PROBLEM TO WORK ON: Lines holding the string "rigid" are the ones to copy; find them all in the data.

MATERIAL FOR THIS TASK:
>> Begin
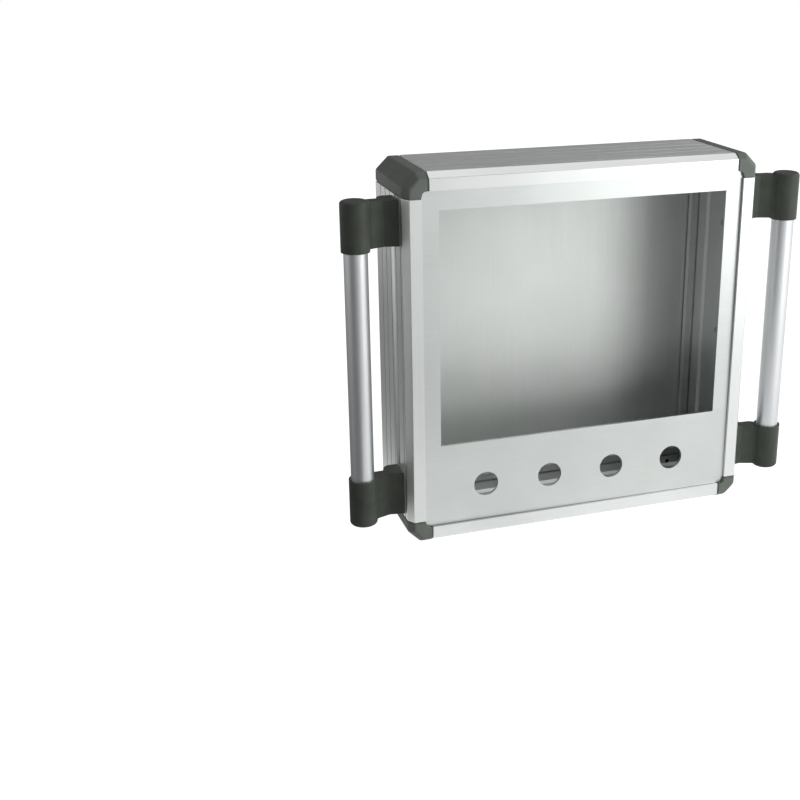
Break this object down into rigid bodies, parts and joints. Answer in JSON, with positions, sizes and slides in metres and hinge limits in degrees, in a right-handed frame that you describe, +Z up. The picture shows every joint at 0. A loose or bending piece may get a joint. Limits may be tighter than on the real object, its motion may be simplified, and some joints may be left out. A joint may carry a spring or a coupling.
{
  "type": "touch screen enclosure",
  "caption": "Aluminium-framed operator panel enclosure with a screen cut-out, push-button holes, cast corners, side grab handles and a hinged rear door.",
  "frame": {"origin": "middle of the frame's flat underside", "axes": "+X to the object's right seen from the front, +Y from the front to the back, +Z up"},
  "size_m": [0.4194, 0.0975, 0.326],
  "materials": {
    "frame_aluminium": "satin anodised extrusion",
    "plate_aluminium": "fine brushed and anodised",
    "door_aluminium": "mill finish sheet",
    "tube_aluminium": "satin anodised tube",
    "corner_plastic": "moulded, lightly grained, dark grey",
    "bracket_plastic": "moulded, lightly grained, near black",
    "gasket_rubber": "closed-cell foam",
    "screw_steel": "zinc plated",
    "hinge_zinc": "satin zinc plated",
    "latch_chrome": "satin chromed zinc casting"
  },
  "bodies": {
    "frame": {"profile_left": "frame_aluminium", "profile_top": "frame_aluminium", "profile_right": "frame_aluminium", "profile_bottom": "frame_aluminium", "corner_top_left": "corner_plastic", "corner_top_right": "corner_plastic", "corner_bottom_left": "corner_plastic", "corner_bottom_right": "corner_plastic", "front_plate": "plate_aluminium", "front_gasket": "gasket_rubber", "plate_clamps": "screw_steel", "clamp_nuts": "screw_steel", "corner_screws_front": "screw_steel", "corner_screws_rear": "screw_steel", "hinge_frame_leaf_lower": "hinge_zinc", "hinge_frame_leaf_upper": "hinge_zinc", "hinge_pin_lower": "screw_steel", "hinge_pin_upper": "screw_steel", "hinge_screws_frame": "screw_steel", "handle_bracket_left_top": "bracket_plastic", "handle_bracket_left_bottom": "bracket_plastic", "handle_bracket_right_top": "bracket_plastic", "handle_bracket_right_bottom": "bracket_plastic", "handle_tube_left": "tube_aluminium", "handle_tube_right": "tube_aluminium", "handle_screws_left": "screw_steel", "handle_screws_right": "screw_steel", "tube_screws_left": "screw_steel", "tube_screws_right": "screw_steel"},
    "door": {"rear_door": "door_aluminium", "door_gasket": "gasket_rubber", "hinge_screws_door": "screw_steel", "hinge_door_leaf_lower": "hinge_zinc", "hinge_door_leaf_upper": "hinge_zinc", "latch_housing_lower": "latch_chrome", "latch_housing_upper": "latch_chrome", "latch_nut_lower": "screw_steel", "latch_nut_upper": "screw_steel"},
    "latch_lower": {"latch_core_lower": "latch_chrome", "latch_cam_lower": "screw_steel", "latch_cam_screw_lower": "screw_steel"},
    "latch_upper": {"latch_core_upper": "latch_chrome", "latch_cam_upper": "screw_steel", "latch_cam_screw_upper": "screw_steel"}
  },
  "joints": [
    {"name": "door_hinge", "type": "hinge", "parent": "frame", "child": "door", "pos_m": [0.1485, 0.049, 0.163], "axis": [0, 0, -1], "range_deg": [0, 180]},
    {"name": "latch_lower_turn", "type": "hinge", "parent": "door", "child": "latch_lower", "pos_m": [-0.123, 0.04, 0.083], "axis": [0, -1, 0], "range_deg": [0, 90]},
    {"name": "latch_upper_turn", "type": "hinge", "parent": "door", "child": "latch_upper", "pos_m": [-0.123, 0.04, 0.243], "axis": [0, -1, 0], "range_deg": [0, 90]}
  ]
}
>> End
>> Begin
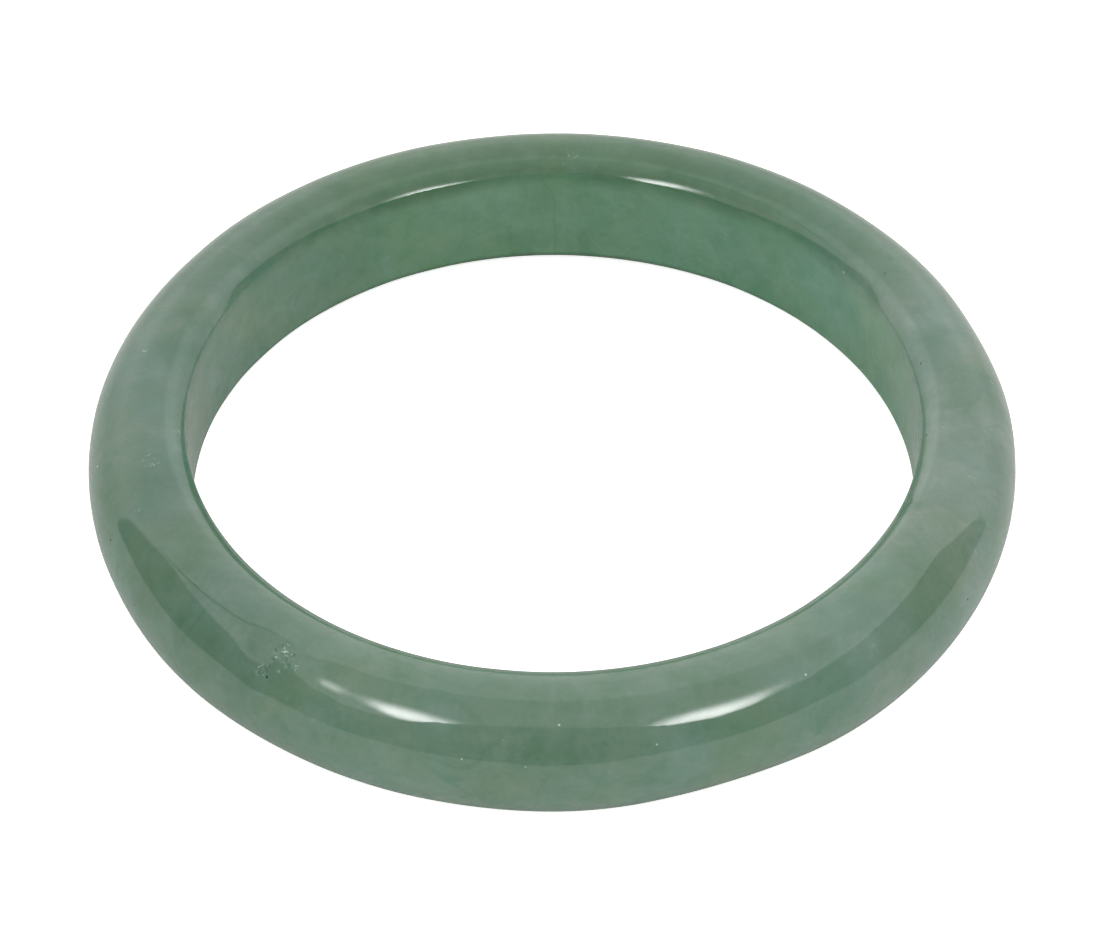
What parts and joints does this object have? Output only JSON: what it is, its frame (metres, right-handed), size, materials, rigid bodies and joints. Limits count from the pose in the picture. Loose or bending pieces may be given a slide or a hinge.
>> End
SOLUTION TO THE PROBLEM:
Break this object down into rigid bodies, parts and joints. Answer in JSON, with positions, sizes and slides in metres and hinge limits in degrees, in a right-handed frame that you describe, +Z up. The picture shows every joint at 0. A loose or bending piece may get a joint. Limits may be tighter than on the real object, its motion may be simplified, and some joints may be left out. A joint may carry a spring or a coupling.
What parts and joints does this object have? Output only JSON: what it is, its frame (metres, right-handed), size, materials, rigid bodies and joints. Limits count from the pose in the picture. Loose or bending pieces may be given a slide or a hinge.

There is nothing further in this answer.